Problem to solve: Extract the first line through the line containing "solid = spun(profile, TURNED_SECTORS, SECTOR_STEPS)" from the listing below, exactly as written.

Stored data:
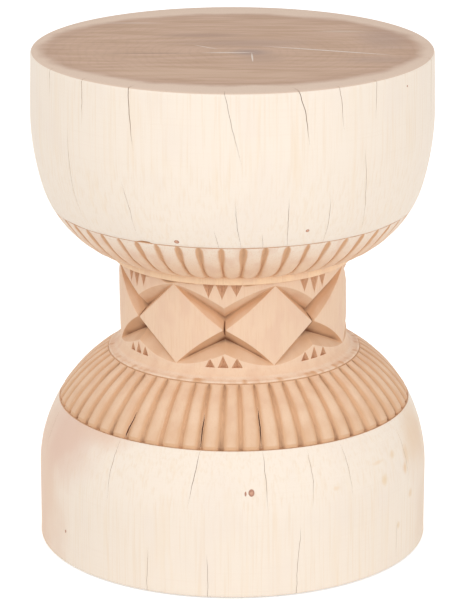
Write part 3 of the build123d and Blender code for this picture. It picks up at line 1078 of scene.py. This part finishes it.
class DRUMTABLE_OT_base_drum(bpy.types.Operator):
    """Turn the plain base drum with its drying checks"""

    bl_idname = "drum_table.base_drum"
    bl_label = "Base Drum"

    def execute(self, context):
        sizes = context.scene.drum_table_sizes
        arc = curves(sizes)[2]
        line = height_angle(arc, LINE_LOWER)
        floor, edge = LOG_LOW.z, sizes.base_round
        rim = arc_points(*arc, line - 0.004, 0.0, 26)
        radius, height = rim[0]
        # the ledge behind the scribed line: how far in and how high, in mm
        ledge = ((7.0, -0.9), (3.0, -0.2), (0.6, 0.2))
        profile = [(0.0, height - 1.4 * MM)]
        profile += [(radius - inward * MM, height + rise * MM) for inward, rise in ledge]
        lead = len(profile)
        profile += rim
        profile += line_points(rim[-1], (sizes.base_radius, floor + edge), 14)
        profile += arc_points((sizes.base_radius - edge, floor + edge), edge, 0, -pi / 2, 5)[1:]
        profile += [(0.12, floor), (0.0, floor)]
        solid = spun(profile, TURNED_SECTORS, SECTOR_STEPS)

        def place(number, step):
            radius, height = profile[number]
            angle = 2 * pi * step / TURNED_STEPS
            if number >= lead and height > floor + edge:
                radius += HAND_STRAY * uneven(angle, height, 0.5, 5.0) - 0.15 * MM
            return angle, radius, height, 0.34

        reshape(solid, TURNED_STEPS, place)
        row = solid.verts.layers.int["row"]
        for face in solid.faces:
            numbers = [vertex[row] for vertex in face.verts]
            is_under = min(numbers) > len(profile) - 4
            face.material_index = CARVED if max(numbers) < lead else END if is_under else SIDE
        piece = finished("base_drum", solid, DRUM_FINISHES)
        split(piece, sizes, BASE_CHECKS, "check_wall", seed=100.0)
        return {"FINISHED"}


# Dead pin knots of the plain sides: angle in degrees, then height, width and length up the grain in mm
KNOTS = [
    (-16.7, 352.5, 5.2, 4.4),
    (22.1, 362.9, 4.4, 3.8),
    (5.3, 107.6, 5.8, 7.2),
    (3.6, 106.8, 1.9, 4.6),
    (-57.8, 35.2, 1.9, 3.4),
    (56.7, 486.6, 2.0, 2.0),
    (151.0, 402.0, 4.8, 5.4),
    (-140.0, 90.0, 5.2, 6.0),
]


class DRUMTABLE_OT_knots(bpy.types.Operator):
    """Set the dead pin knots in the plain sides"""

    bl_idname = "drum_table.knots"
    bl_label = "Knots"

    def execute(self, context):
        knots = bmesh.new()
        outward = knots.verts.layers.float.new("carved")
        for degree, height, width, tall in KNOTS:
            turn = radians(degree)
            radius, facing = side_at(context.scene.drum_table_sizes, height * MM)
            level = sqrt(1 - facing**2)
            normal = Vector((level * sin(turn), -level * cos(turn), facing))
            centre = Vector(on_side(turn, radius, height * MM)) - normal * 0.1 * MM
            spot = Matrix.Translation(centre) @ normal.to_track_quat("Z", "Y").to_matrix().to_4x4()
            size = Vector((width / 2 * MM, tall / 2 * MM, 0.45 * MM))
            oval = spot @ Matrix.Diagonal((*size, 1.0))
            made = bmesh.ops.create_uvsphere(knots, u_segments=20, v_segments=12, radius=1.0, matrix=oval)
            for vertex in made["verts"]:
                vertex[outward] = min((vertex.co - centre).length / size.x, 1.0)
        finished("pin_knots", knots, ["knot"], node=None)
        return {"FINISHED"}


# Radius of the soft edge of a felt pad
PAD_EDGE = 0.4 * MM


class DRUMTABLE_OT_small_parts(bpy.types.Operator):
    """Give the check filler its finish and set the felt pads"""

    bl_idname = "drum_table.small_parts"
    bl_label = "Filler and Pads"

    def execute(self, context):
        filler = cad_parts["heart_check_filler"].data
        filler.materials.clear()
        filler.materials.append(finish_of("filler"))
        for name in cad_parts:
            if name.startswith("felt_pad"):
                low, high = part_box(name)
                side = (high.x - low.x) / sqrt(2)
                pad = bmesh.new()
                turn = Matrix.Rotation(pi / 4, 4, "Z") @ Matrix.Diagonal((side, side, high.z - low.z, 1.0))
                bmesh.ops.create_cube(pad, size=1.0, matrix=Matrix.Translation((low + high) / 2) @ turn)
                bmesh.ops.bevel(
                    pad,
                    geom=pad.edges[:],
                    offset=PAD_EDGE,
                    affect="EDGES",
                    segments=3,
                    profile=0.5,
                    material=-1,
                )
                finished(name + "_felt", pad, ["felt"], node=name)
        return {"FINISHED"}


# How strongly the sky lights the table, and how much brighter the sky and the paper floor look
SKY_LIGHT, SKY_GLOW, PAPER_GLOW = 0.69, 0.31, 0.55
# The soft boxes: name, place, edge in m and power in W
SOFT_BOXES = (
    ("key_softbox", (-1.6, -2.2, 2.4), 1.8, 26.0),
    ("fill_softbox", (1.9, -2.4, 1.2), 1.8, 19.6),
)
AIM = Vector((0.0, 0.0, 0.25))
# Camera: its place in m, its tilt down in degrees, its lens and sensor width in mm, and the lens's shift
CAMERA_SPOT, CAMERA_TILT = (0.0, -3.0328, 1.16655), 16.96
LENS, SENSOR, SHIFT = 190.3, 36.0, (-0.0042, 0.0011)


class DRUMTABLE_OT_stage(bpy.types.Operator):
    """Set the pale floor, the soft light and the camera"""

    bl_idname = "drum_table.stage"
    bl_label = "Stage"

    def execute(self, context):
        scene = context.scene
        scene.view_settings.view_transform = "Standard"
        made = bmesh.new()
        bmesh.ops.create_grid(made, x_segments=2, y_segments=2, size=6.0)
        mesh = bpy.data.meshes.new("floor")
        made.to_mesh(mesh)
        made.free()
        floor = bpy.data.objects.new("floor", mesh)
        scene.collection.objects.link(floor)
        # matt white paper: white to the eye, with the table's soft shadow on it
        paper, tree, shader, _ = new_material("floor_paper")
        shader.inputs["Base Color"].default_value = linear("f4f4f4")
        shader.inputs["Roughness"].default_value = 0.9
        tree.links.new(self.seen(tree, PAPER_GLOW), shader.inputs["Emission Strength"])
        shader.inputs["Emission Color"].default_value = (1, 1, 1, 1)
        mesh.materials.append(paper)

        world = bpy.data.worlds.new("studio")
        scene.world = world
        world.use_nodes = True
        tree = world.node_tree
        sky = tree.nodes["Background"]
        level = add_node(tree, "Math", {0: self.seen(tree, SKY_GLOW), 1: SKY_LIGHT}, operation="ADD")
        tree.links.new(level, sky.inputs["Strength"])
        sky.inputs["Color"].default_value = (1, 1, 1, 1)

        for name, spot, size, power in SOFT_BOXES:
            lamp = bpy.data.lights.new(name, "AREA")
            lamp.size, lamp.energy = size, power
            holder = bpy.data.objects.new(name, lamp)
            holder.location = spot
            holder.rotation_euler = (AIM - Vector(spot)).to_track_quat("-Z", "Y").to_euler()
            scene.collection.objects.link(holder)

        lens = bpy.data.cameras.new("camera")
        lens.lens, lens.sensor_width = LENS, SENSOR
        lens.shift_x, lens.shift_y = SHIFT
        camera = bpy.data.objects.new("camera", lens)
        camera.location = CAMERA_SPOT
        camera.rotation_euler = (radians(90 - CAMERA_TILT), 0.0, 0.0)
        scene.collection.objects.link(camera)
        scene.camera = camera
        return {"FINISHED"}

    def seen(self, tree, level):
        """A level for the rays that show a white ground, 0 for those that light the table."""
        rays = add_node(tree, "LightPath").node.outputs
        shown = rays["Is Camera Ray"]
        for other in (rays["Is Glossy Ray"], rays["Is Transmission Ray"]):
            shown = add_node(tree, "Math", {0: shown, 1: other}, operation="MAXIMUM")
        return add_node(tree, "Math", {0: shown, 1: level}, operation="MULTIPLY")


class DRUMTABLE_PT_panel(bpy.types.Panel):
    """Sidebar panel with the table's pieces, sizes and colours."""

    bl_idname = "DRUMTABLE_PT_panel"
    bl_label = "Drum Table"
    bl_space_type = "VIEW_3D"
    bl_region_type = "UI"
    bl_category = "Drum Table"

    def draw(self, context):
        for operator in OPERATORS:
            self.layout.operator(operator.bl_idname)
        for group in (context.scene.drum_table_sizes, context.scene.drum_table_colours):
            box = self.layout.box()
            for name in group.__annotations__:
                box.prop(group, name)


OPERATORS = (
    DRUMTABLE_OT_seat_drum,
    DRUMTABLE_OT_upper_flutes,
    DRUMTABLE_OT_waist,
    DRUMTABLE_OT_lower_flutes,
    DRUMTABLE_OT_base_drum,
    DRUMTABLE_OT_knots,
    DRUMTABLE_OT_small_parts,
    DRUMTABLE_OT_stage,
)
CLASSES = (DrumTableSizes, DrumTableColours, *OPERATORS, DRUMTABLE_PT_panel)


def register():
    for item in CLASSES:
        bpy.utils.register_class(item)
    bpy.types.Scene.drum_table_sizes = PointerProperty(type=DrumTableSizes)
    bpy.types.Scene.drum_table_colours = PointerProperty(type=DrumTableColours)


def unregister():
    del bpy.types.Scene.drum_table_colours
    del bpy.types.Scene.drum_table_sizes
    for item in reversed(CLASSES):
        bpy.utils.unregister_class(item)


def main():
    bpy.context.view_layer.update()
    register()
    bpy.ops.drum_table.seat_drum()
    bpy.ops.drum_table.upper_flutes()
    bpy.ops.drum_table.waist()
    bpy.ops.drum_table.lower_flutes()
    bpy.ops.drum_table.base_drum()
    bpy.ops.drum_table.knots()
    bpy.ops.drum_table.small_parts()
    bpy.ops.drum_table.stage()


if __name__ == "__main__":
    main()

Solution:
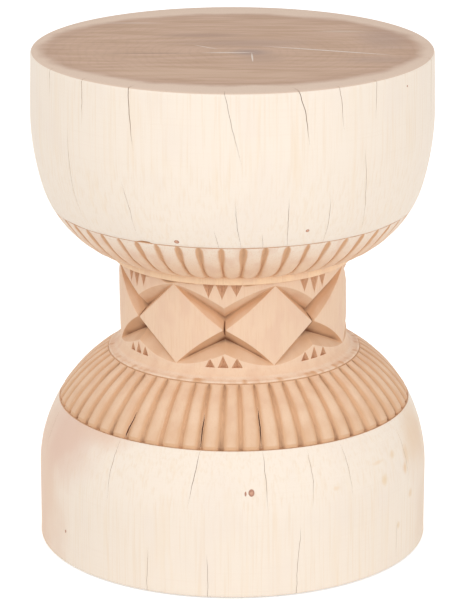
Write part 3 of the build123d and Blender code for this picture. It picks up at line 1078 of scene.py. This part finishes it.
class DRUMTABLE_OT_base_drum(bpy.types.Operator):
    """Turn the plain base drum with its drying checks"""

    bl_idname = "drum_table.base_drum"
    bl_label = "Base Drum"

    def execute(self, context):
        sizes = context.scene.drum_table_sizes
        arc = curves(sizes)[2]
        line = height_angle(arc, LINE_LOWER)
        floor, edge = LOG_LOW.z, sizes.base_round
        rim = arc_points(*arc, line - 0.004, 0.0, 26)
        radius, height = rim[0]
        # the ledge behind the scribed line: how far in and how high, in mm
        ledge = ((7.0, -0.9), (3.0, -0.2), (0.6, 0.2))
        profile = [(0.0, height - 1.4 * MM)]
        profile += [(radius - inward * MM, height + rise * MM) for inward, rise in ledge]
        lead = len(profile)
        profile += rim
        profile += line_points(rim[-1], (sizes.base_radius, floor + edge), 14)
        profile += arc_points((sizes.base_radius - edge, floor + edge), edge, 0, -pi / 2, 5)[1:]
        profile += [(0.12, floor), (0.0, floor)]
        solid = spun(profile, TURNED_SECTORS, SECTOR_STEPS)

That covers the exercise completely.